* Data lines
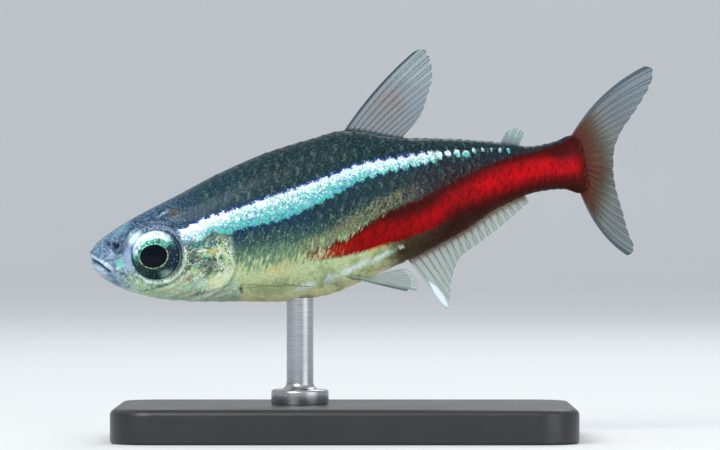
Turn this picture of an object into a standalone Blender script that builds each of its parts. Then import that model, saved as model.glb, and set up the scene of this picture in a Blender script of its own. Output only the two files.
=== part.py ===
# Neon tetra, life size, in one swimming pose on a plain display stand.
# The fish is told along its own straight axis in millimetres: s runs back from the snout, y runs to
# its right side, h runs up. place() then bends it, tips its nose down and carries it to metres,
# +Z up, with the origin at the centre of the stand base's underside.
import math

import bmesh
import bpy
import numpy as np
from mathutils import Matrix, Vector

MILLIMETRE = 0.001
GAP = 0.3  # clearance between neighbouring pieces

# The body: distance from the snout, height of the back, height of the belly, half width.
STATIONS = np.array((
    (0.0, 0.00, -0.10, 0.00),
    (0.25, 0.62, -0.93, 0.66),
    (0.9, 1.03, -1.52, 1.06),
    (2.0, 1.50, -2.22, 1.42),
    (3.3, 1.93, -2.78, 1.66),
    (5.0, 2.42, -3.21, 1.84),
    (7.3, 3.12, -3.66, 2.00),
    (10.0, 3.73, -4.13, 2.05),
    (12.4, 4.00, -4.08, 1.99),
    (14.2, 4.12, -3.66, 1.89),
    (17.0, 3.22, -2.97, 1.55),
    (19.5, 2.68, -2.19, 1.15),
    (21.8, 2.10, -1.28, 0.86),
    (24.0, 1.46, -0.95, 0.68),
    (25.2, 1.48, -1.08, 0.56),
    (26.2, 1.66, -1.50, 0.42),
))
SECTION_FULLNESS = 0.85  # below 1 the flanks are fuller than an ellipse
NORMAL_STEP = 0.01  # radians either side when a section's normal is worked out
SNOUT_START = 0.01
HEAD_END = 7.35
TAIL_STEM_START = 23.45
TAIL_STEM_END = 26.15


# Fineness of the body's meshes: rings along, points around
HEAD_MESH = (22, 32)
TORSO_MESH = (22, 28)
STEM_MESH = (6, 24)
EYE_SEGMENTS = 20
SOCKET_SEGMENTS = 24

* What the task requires
Return every line of the material exactly.

* Response for this exercise
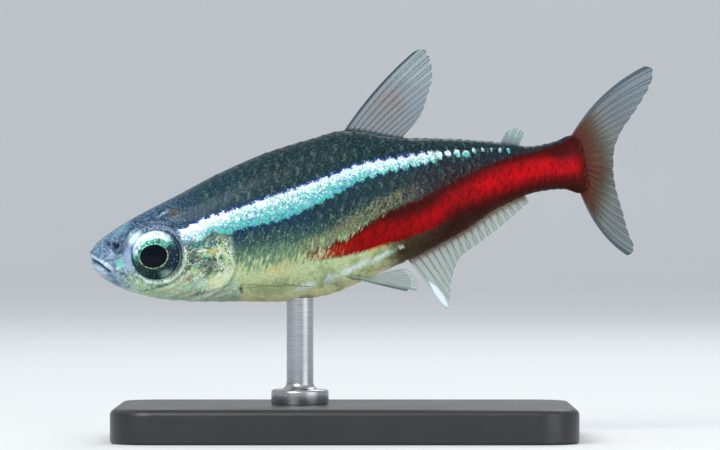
Turn this picture of an object into a standalone Blender script that builds each of its parts. Then import that model, saved as model.glb, and set up the scene of this picture in a Blender script of its own. Output only the two files.
=== part.py ===
# Neon tetra, life size, in one swimming pose on a plain display stand.
# The fish is told along its own straight axis in millimetres: s runs back from the snout, y runs to
# its right side, h runs up. place() then bends it, tips its nose down and carries it to metres,
# +Z up, with the origin at the centre of the stand base's underside.
import math

import bmesh
import bpy
import numpy as np
from mathutils import Matrix, Vector

MILLIMETRE = 0.001
GAP = 0.3  # clearance between neighbouring pieces

# The body: distance from the snout, height of the back, height of the belly, half width.
STATIONS = np.array((
    (0.0, 0.00, -0.10, 0.00),
    (0.25, 0.62, -0.93, 0.66),
    (0.9, 1.03, -1.52, 1.06),
    (2.0, 1.50, -2.22, 1.42),
    (3.3, 1.93, -2.78, 1.66),
    (5.0, 2.42, -3.21, 1.84),
    (7.3, 3.12, -3.66, 2.00),
    (10.0, 3.73, -4.13, 2.05),
    (12.4, 4.00, -4.08, 1.99),
    (14.2, 4.12, -3.66, 1.89),
    (17.0, 3.22, -2.97, 1.55),
    (19.5, 2.68, -2.19, 1.15),
    (21.8, 2.10, -1.28, 0.86),
    (24.0, 1.46, -0.95, 0.68),
    (25.2, 1.48, -1.08, 0.56),
    (26.2, 1.66, -1.50, 0.42),
))
SECTION_FULLNESS = 0.85  # below 1 the flanks are fuller than an ellipse
NORMAL_STEP = 0.01  # radians either side when a section's normal is worked out
SNOUT_START = 0.01
HEAD_END = 7.35
TAIL_STEM_START = 23.45
TAIL_STEM_END = 26.15


# Fineness of the body's meshes: rings along, points around
HEAD_MESH = (22, 32)
TORSO_MESH = (22, 28)
STEM_MESH = (6, 24)
EYE_SEGMENTS = 20
SOCKET_SEGMENTS = 24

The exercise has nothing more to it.